I want to make clarification for Step 2, in that when they divide variables into A,B,C (where B can be empty), they want to say that no matter where we remove a point, the remaining thing still is decomposable, in terms of satisfying the definition of decomposable given earlier in that document. Since union(A,B) and union(B,C) are still decomposable, and also that B still separates A and C (even we remove a point from B, which makes the graph having fewer edges, so separation still holds; notice that B can be empty, so we may not be able to remove a point from B).


### Lemma 3

This is basically Theorem 3 in Jordan's book (pp. 25, Chapter 17).
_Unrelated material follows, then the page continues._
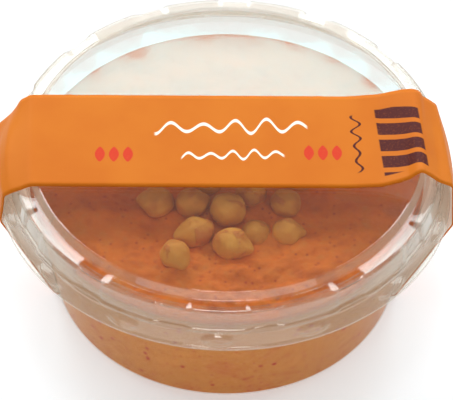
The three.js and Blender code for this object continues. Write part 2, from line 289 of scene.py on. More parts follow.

We are using the *property of simplicial, such that when adding back the node, it won't create or affect other (maximal) cliques, other than the one containing its neighbors*. Consider the max cliques after adding back the vertex. If those max cliques are only related to non-$v$ nodes, then it must be already in some node of $T'$. Otherwise, the clique in the full (original) graph must involve $v$, and the only max clique involving it is the one formed by $v$ and its neighbors. All other (probably non-max) cliques involving $v$ must be be contained in this max clique, due to $v$ being simplicial. Since nodes of any clique involving $v$ must be its neighbors, and they are all contained in that maximal clique for $v$.

Notice that the neighbors of $v$ can't be empty, since we assume that the whole graph is connected, and $v$ must have some neighbors.


### Lemma 4

* Step 1. If this is case, when we just apply inductive hypothesis.
* Step 2. Using Lemma 1 in Jordan's book, we know that the sepset between $C \cap C'$ separates $R$ from $V-C$. Consider the cliques in $G'$. all cliques in it do not involve $R$, and they must be cliques in the original $G$ as well, since $G'$ has only fewer edges than $G$. So they must be in $T'$, as $T'$ includes all cliques in $G$ having no intersection with $R$, by definition of clique tree (every clique is in the tree). So $T'$ is a junction tree for $G'$.
* Step 3. Consider how can a cycle in $G$ appear. Since we divide all variables into 3 sets R (non empty), inter(C,C') (non empty) and V-C (can be empty).

There are 4 possiblities that the nodes for that chord can happen:
* (1) In R+inter(C,C'): no. since this is C, whose subgraph is also chordal (complete).
* (2) In inter(C,C') + V-C: no. by induction hypothesis, the subgraph corresponding to these nodes is chordal.
* (3) In R and V-C: no. Because inter(C,C') separates them, so we can't have a cycle involving only R and V-C.
* (4) In all three. In this case, since inter(C,C') separates the other two, we must have at least two nodes in the cycle coming from inter(C,C') (if inter(C,C') only has one node, then there's no cycle possible). But since inter(C,C') is completely connected, this cycle must have a chord.

## Constructing a Junction Tree

Check 17.10 (pp. 27) of Jordan's book. Basically, first find all cliques in the graph (Koller's book says there are cheap ways to do this in chrodal graph), and then run max spanning tree. The proof is easy to follow. Basically, Jordan uses (17.43), that is, counts of a variable in edges and nodes, to characterize RIP, and in the proof for Thm 5, RIP holds (that is, 17.43 becomes equality) if and only if weight sum is equal to its upper bound. And acheiving upper bound is actually equivalent to having found max spanning tree, since this bound is tight, because junction tree always exists on a chordal graph.